Any other stretch goals. (Helm template? Sidecar to busybox etc? Round robin/other selection method across multiple upstreams? Add tests)

Commit History (latest first)

Added Dockerfile, testable via kdig +tcp -d @0.0.0.0:2410 lewiscowper.com after running the startup command specified above. Added configuration with envconfig. Updated documentation to finish off the challenge.
Added UDP server, as it was literally two lines.
Looks like we have a DNS to DNS over TLS proxy, after another few hours today. I'll add a udp server too, just to make my kdig query shorter, and tomorrow can be reserved for packaging and documenting usage and how to test. What I'm still not too sure about is how exactly to verify that the connection is being made, aside from the fact that the previous commit wouldn't respond with anything useful nameserver or DNS record wise, and this commit does. That means I'm definitely connecting to cloudflare's DNS servers generally, but I'm not 100% sure how to validate that it's going over DoT, other than I'm hitting 1.1.1.1:853. Something to think about in the documentation I guess
This commit takes in a basic DNS server with https://godoc.org/github.com/miekg/dns. It responds (with an empty body) to queries from kdig over tcp, (and udp is but a goroutine away). Next steps will be taking what I have now and forwarding the requests over tls to an external dns server.

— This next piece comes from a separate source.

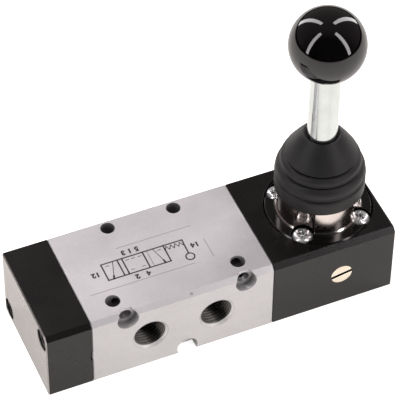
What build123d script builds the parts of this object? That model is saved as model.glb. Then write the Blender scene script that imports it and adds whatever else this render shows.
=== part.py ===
from build123d import *
import math
import os

# Hand lever air valve, 5/3, spring centred, 1/8 inch ports.
# +X runs along the spool towards the lever, -Y is the side of the two working ports, +Z is up.
# The origin is the centre of the valve body's underside. All sizes in mm.

# Blocks
body_length = 51.0
cap_length = 12.5
housing_length = 35.0
block_width = 32.0
block_height = 22.0
edge_chamfer = 1.3           # along the top front edge of all three blocks
end_chamfer = 0.3            # round both ends of the body and the outer ends of the others
spool_z = block_height / 2
body_left = -body_length / 2
body_right = body_length / 2
cap_left = body_left - cap_length
housing_right = body_right + housing_length
front = -block_width / 2
back = block_width / 2

# Ports: three behind, two in front, at one pitch along the spool
port_end_margin = 2.125
port_pitch = (body_length - 2 * port_end_margin) / 5
port_r = 4.864               # full thread radius, G 1/8
port_depth = block_width / 4
port_mouth = 0.15
passage_r = 2.6

# Spool and its packing
spool_bore_r = 6.5
packing_clearance = 0.05     # between the packing and the bore
packing_r = spool_bore_r - packing_clearance
spool_r = 4.0
spool_travel = 3.0           # each way from the middle
spool_clearance = 0.05       # between the seals and the spool
cage_clearance = 0.5         # between the spacers and the spool
seal_width = 1.6
window_r = 2.2
groove_r = 2.4
stem_r = 1.75
stem_clearance = 0.03
spool_left = body_left - 2.5
spool_shoulder = body_right + 3.0
spring_pocket_depth = 4.0

# Centring springs, one against each end of the spool
spring_wire_r = 0.3
spring_end_gap = 0.02
cap_spring_r = 2.5           # to the middle of the wire
housing_spring_r = 3.8
spring_clearance = 0.3       # round the outside of each spring
spring_pocket_r = cap_spring_r + spring_wire_r + spring_clearance
cap_chamber_r = spool_r + 0.8
cap_chamber_depth = spring_pocket_depth + 5.5
spring_chamber_r = housing_spring_r + spring_wire_r + 3 * spring_clearance

# Lever mechanism, about a ball on the lever axis
lever_x = body_right + 19.75
pivot_z = block_height + 3.5
ball_r = 6.0
ball_clearance = 0.03
tip_r = 2.5
tip_clearance = 0.05
tip_neck_r = 1.6
coupling_r = 4.2
coupling_length = 7.4
coupling_chamfer = 1.3
coupling_neck_r = 2.9
coupling_neck_clearance = 0.3
cavity_clearance = 0.8       # round the coupling, beyond its travel
cavity_r = coupling_length / 2 + spool_travel + cavity_clearance
cavity_floor = spool_z - coupling_r - 1.5
web_length = 2.0
web_right = lever_x - cavity_r + 0.1
web_left = web_right - web_length
stud_end = lever_x - coupling_length / 2 - 2.55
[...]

Ran gofmt because I realised I had my indents all muddled up. (Still setting up my personal laptop for go development).
Initial commit with README, and a basic net.Listen and net.Dial that forwards packets, as verified by netcat listening on port 2411, and broadcasting packets from port 2410. Mostly just a way of playing around with new bits of go's standard library that I haven't used. Also experimented with pushing packets into it from kdig, to see what data might get dumped along the way. Lots of research and exploration at this stage, it is still nowhere near a DNS - DoT proxy, but it's been interesting pushing packets around. (Although only in one direction).